Death of General Montgomery, in the attack on Quebec, December 31st, 1775, (painting)
Appears in exhibition catalog as entry no. 11
So early as 1775, . . . it was determined to attempt the reduction of Canada, and its annexation to the general Confederacy. For this purpose a body of troops under the command of General Montgomery, advanced by the obvious route of Lake Champlain to attack the enemy at the heart. . . . In defiance of frost, snow and tempest, a gallant but desperate attempt was made on the night of the 30th of December, to carry Quebec by storm. The attack was made in two columns, one under the immediate command of General Montgomery, attempted the lower town; the other, commanded by General Arnold, was directed against the upper. The discharge of a single cannon was fatal to General Montgomery and his two aids-du-camp, and this misfortune occasioned the retreat of his column. . . . The principal group represents the death of General Montgomery, who, together with his two aids-du-camp, Major M'Pherson and Captain Cheesman, fell by a discharge of grape-shot from the cannon of the place.
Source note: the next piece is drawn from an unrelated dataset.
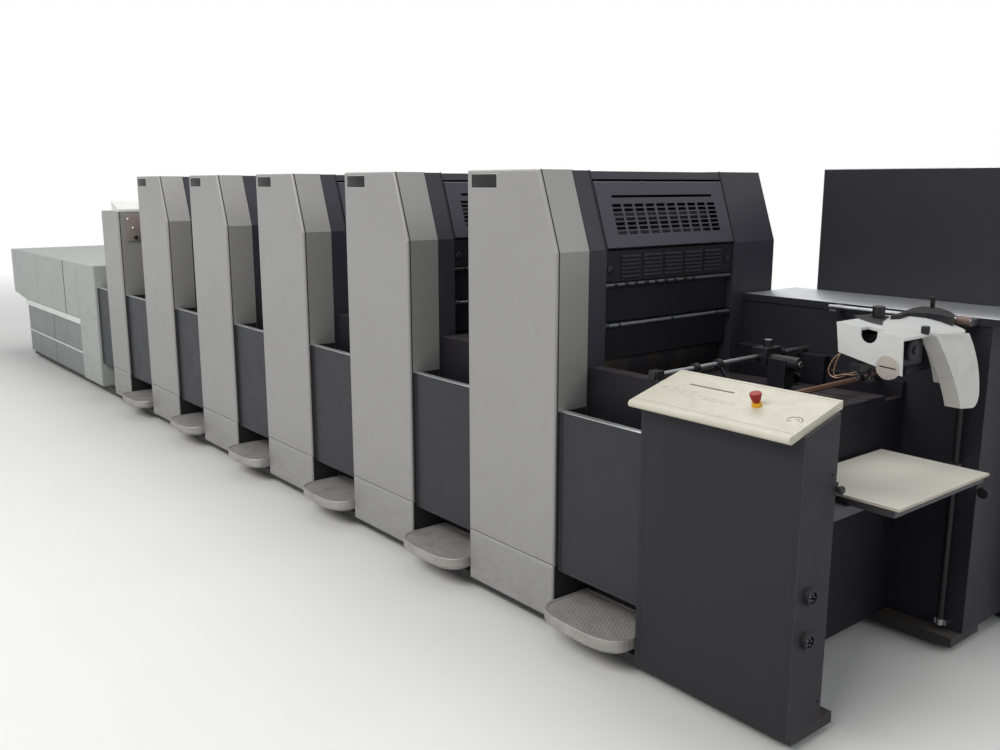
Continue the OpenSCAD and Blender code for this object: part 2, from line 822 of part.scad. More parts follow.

The General is represented as expiring, supported by two of his officers, and surrounded by others. . . . Grief and surprise mark the countenances of the various characters. The earth covered with snow,--trees stripped of their foliage,--the desolation of winter, and the gloom of the night, highten [sic] the melancholy character of the scene. [Pp. 15-18.]
Catalogue of Paintings, now exhibiting in Wadsworth Gallery, Hartford. Hartford: Press of Case, Lockwood & Company. 1863.